DATASET RECORDS:

— begin —

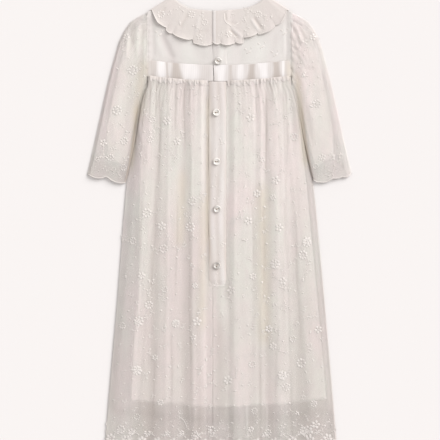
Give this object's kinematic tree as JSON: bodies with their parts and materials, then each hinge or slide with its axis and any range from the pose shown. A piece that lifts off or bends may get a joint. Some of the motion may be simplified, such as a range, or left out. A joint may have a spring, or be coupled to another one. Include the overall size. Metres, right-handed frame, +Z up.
{
  "type": "baby dress",
  "caption": "Lace baby dress laid flat with its back up: ruffled collar, ribbon at a high waist, gathered skirt, puffed sleeves and a buttoned back.",
  "frame": {"origin": "centre of the dress's outline, on the surface that it lies on", "axes": "+Z up from the surface, +Y towards the shoulders, +X to the wearer's right, as seen from above with the back up"},
  "size_m": [0.3988, 0.6901, 0.0092],
  "materials": {
    "lace": "embroidered net, matte",
    "lining": "plain soft weave",
    "yoke_cloth": "net over a plain soft weave",
    "satin_ribbon": "satin",
    "shell_button": "polished shell"
  },
  "bodies": {
    "root": {"skirt_front": "lace", "skirt_back_left": "lace", "skirt_back_right": "lace", "lining_front": "lining", "lining_back": "lining", "yoke_front": "yoke_cloth", "yoke_back_left": "yoke_cloth", "yoke_back_right": "yoke_cloth", "ribbon_front": "satin_ribbon", "ribbon_back_left": "satin_ribbon", "ribbon_back_right": "satin_ribbon", "collar_left": "lace", "collar_right": "lace", "sleeve_left": "lace", "sleeve_right": "lace", "sleeve_lining_left": "lining", "sleeve_lining_right": "lining", "placket_yoke": "yoke_cloth", "placket_skirt": "lace", "button_1": "shell_button", "button_2": "shell_button", "button_3": "shell_button", "button_4": "shell_button", "button_5": "shell_button"}
  },
  "joints": []
}
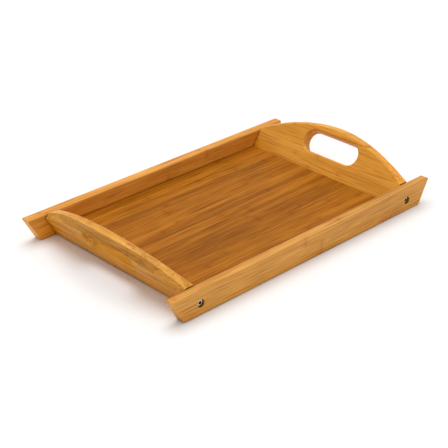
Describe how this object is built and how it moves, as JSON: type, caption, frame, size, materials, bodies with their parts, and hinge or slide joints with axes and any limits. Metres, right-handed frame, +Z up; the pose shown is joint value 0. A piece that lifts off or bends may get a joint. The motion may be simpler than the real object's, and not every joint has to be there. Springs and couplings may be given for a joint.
{
  "type": "serving tray",
  "caption": "Rectangular bamboo serving tray with low side rails and outward-leaning arched end boards that have slotted hand holes.",
  "frame": {"origin": "on the table, under the middle of the tray", "axes": "+X along the rails to the right end board, +Y from the front rail to the rear rail, +Z up"},
  "size_m": [0.4496, 0.2804, 0.0634],
  "materials": {
    "bamboo_panel": "satin lacquer on caramel bamboo, grain along the tray",
    "bamboo_rail": "satin lacquer on light bamboo, grain along the rail",
    "bamboo_board": "satin lacquer on light bamboo, grain along the board",
    "screw_steel": "bright nickel plating"
  },
  "bodies": {
    "root": {"base_panel": "bamboo_panel", "front_rail": "bamboo_rail", "rear_rail": "bamboo_rail", "left_end_board": "bamboo_board", "right_end_board": "bamboo_board", "screw_front_left": "screw_steel", "screw_rear_left": "screw_steel", "screw_front_right": "screw_steel", "screw_rear_right": "screw_steel"}
  },
  "joints": []
}
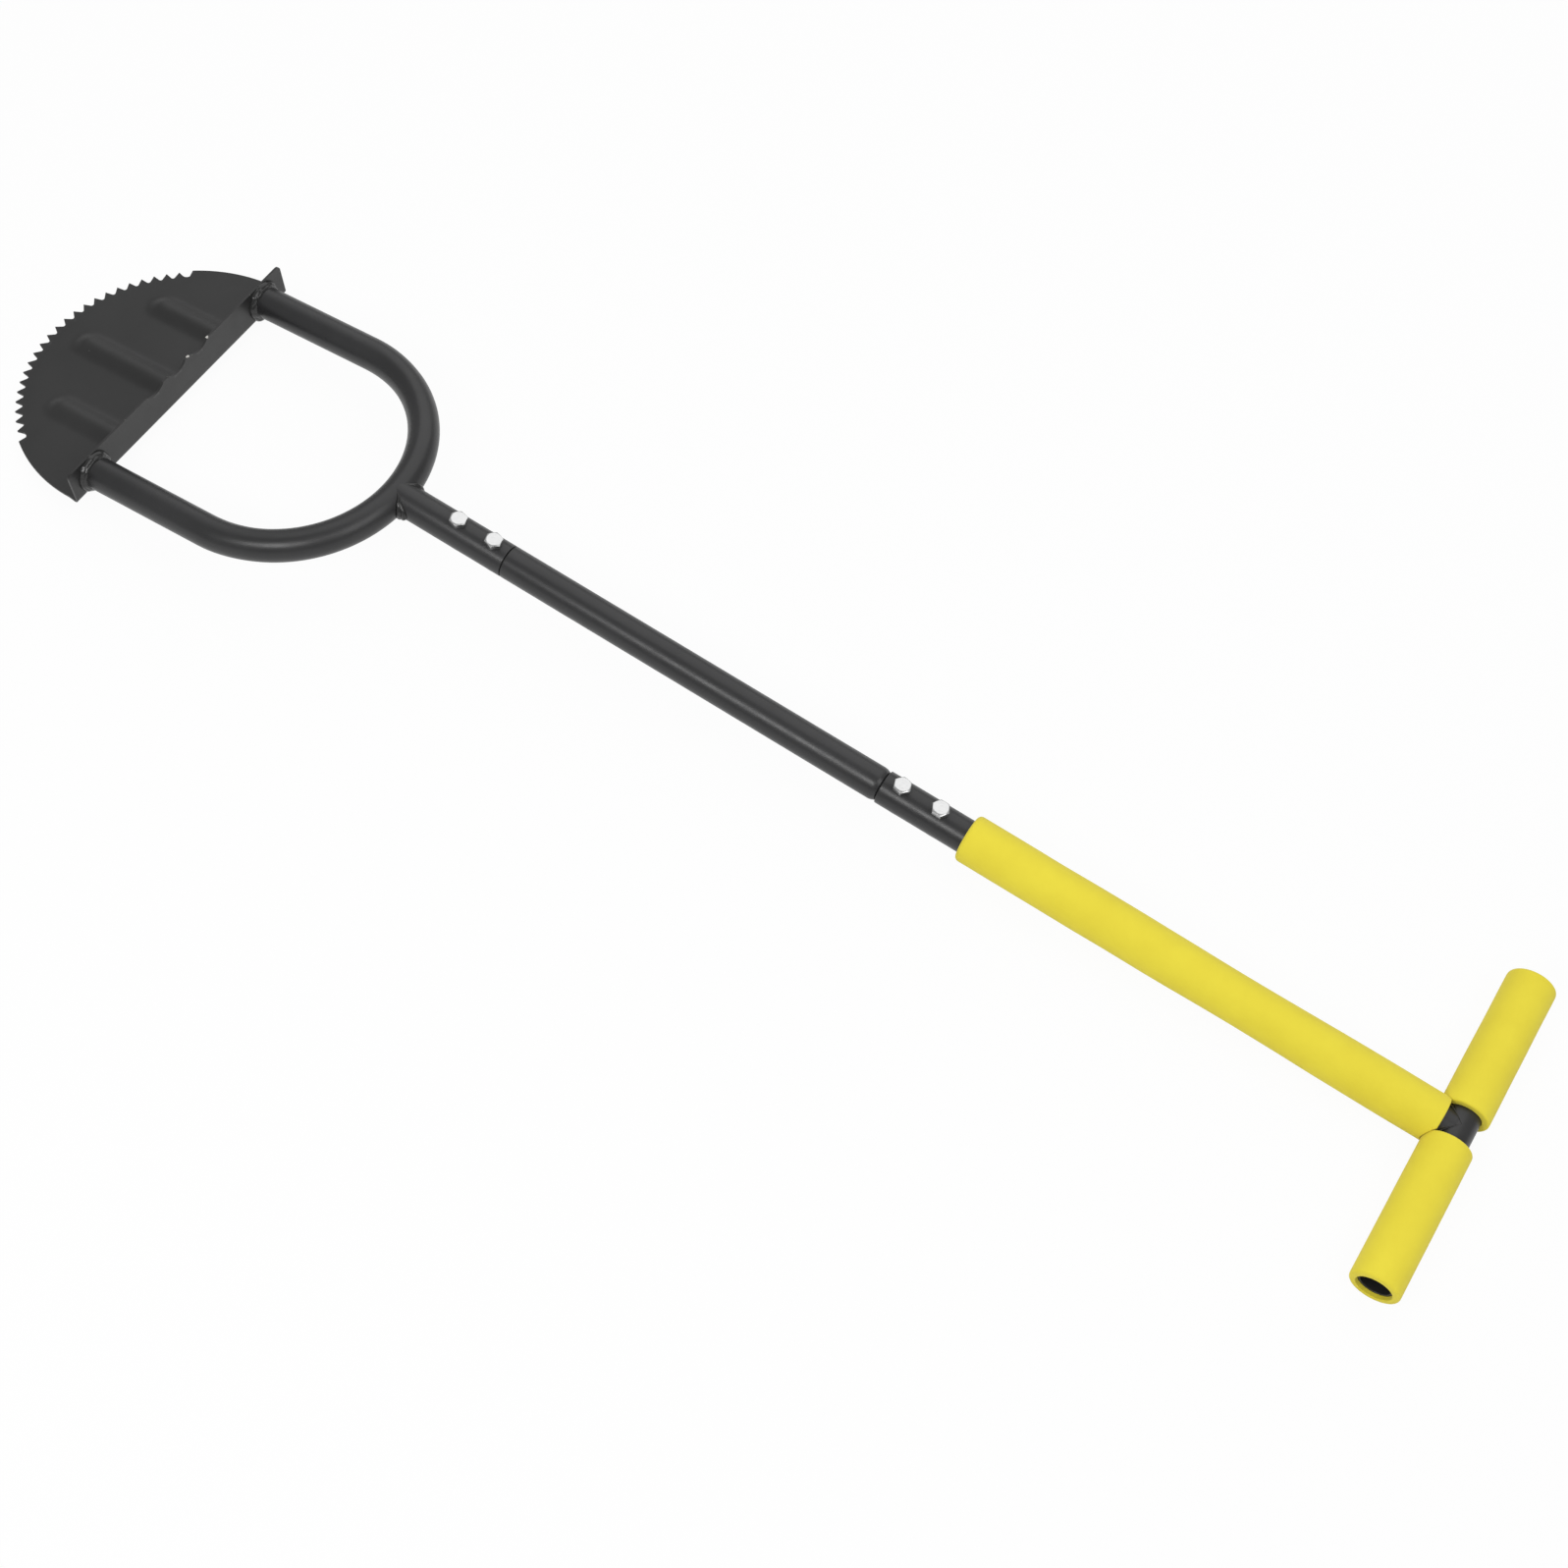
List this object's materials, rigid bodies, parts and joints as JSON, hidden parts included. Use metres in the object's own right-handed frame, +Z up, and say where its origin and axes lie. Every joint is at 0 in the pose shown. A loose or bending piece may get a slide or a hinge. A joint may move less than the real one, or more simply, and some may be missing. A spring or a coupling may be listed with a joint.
{
  "type": "half-moon lawn edger",
  "caption": "Half-moon lawn edger: saw-tooth turf blade with a folded step plate on a tubular bow, bolted three-piece handle and foam-covered cross grip.",
  "frame": {"origin": "centre of the bounding box in X and Y, on the ground that the tool lies on", "axes": "+X across the tool along the cross bar, +Y from the blade to the cross grips, +Z up with the tool lying on its blade's middle tooth and its cross grips"},
  "size_m": [0.216, 1.0198, 0.0523],
  "materials": {
    "black_powder_coat": "satin black powder coat on steel",
    "yellow_foam": "matte closed-cell foam",
    "zinc_plated_steel": "bright zinc plating"
  },
  "bodies": {
    "root": {"half_moon_blade": "black_powder_coat", "bow": "black_powder_coat", "left_arm_weld": "black_powder_coat", "right_arm_weld": "black_powder_coat", "neck_socket": "black_powder_coat", "neck_weld": "black_powder_coat", "middle_shaft": "black_powder_coat", "grip_shaft": "black_powder_coat", "cross_bar": "black_powder_coat", "cross_bar_weld": "black_powder_coat", "long_grip_sleeve": "yellow_foam", "left_grip_sleeve": "yellow_foam", "right_grip_sleeve": "yellow_foam", "lower_joint_bolt_1": "zinc_plated_steel", "lower_joint_nut_1": "zinc_plated_steel", "lower_joint_bolt_2": "zinc_plated_steel", "lower_joint_nut_2": "zinc_plated_steel", "upper_joint_bolt_1": "zinc_plated_steel", "upper_joint_nut_1": "zinc_plated_steel", "upper_joint_bolt_2": "zinc_plated_steel", "upper_joint_nut_2": "zinc_plated_steel"}
  },
  "joints": []
}
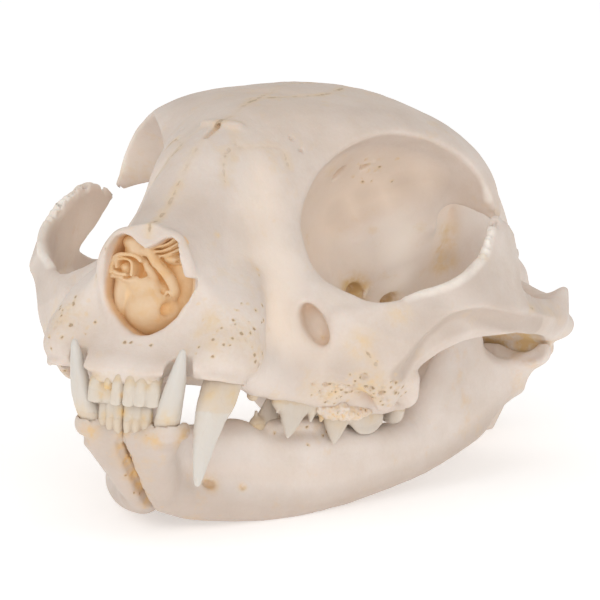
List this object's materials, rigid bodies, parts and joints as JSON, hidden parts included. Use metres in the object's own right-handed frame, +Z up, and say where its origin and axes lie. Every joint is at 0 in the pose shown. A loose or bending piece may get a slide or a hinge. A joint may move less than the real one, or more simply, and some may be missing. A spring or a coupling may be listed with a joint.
{
  "type": "cat skull",
  "caption": "Life-size skull of a domestic cat with its lower jaw, cleaned bone for display, resting on the jaw and the base of the skull.",
  "frame": {"origin": "middle of the footprint, on the floor", "axes": "+Z up, nose towards -Y, +X the cat's left; the skull is nearly mirrored across X = 0"},
  "size_m": [0.0666, 0.0938, 0.0492],
  "materials": {
    "skull_bone": "dry, cleaned bone, matt with a faint sheen",
    "jaw_bone": "dry, cleaned bone, matt with a faint sheen",
    "tooth_enamel": "smooth tooth enamel, slightly glossy"
  },
  "bodies": {
    "root": {"cranium": "skull_bone", "mandible_left": "jaw_bone", "mandible_right": "jaw_bone", "upper_canine_left": "tooth_enamel", "lower_canine_left": "tooth_enamel", "lower_canine_right": "tooth_enamel"}
  },
  "joints": []
}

— end —

TO BE DONE:
Determine how many of the lines above hold the word "bends", and output that number by itself.

EXPECTED OUTPUT:
2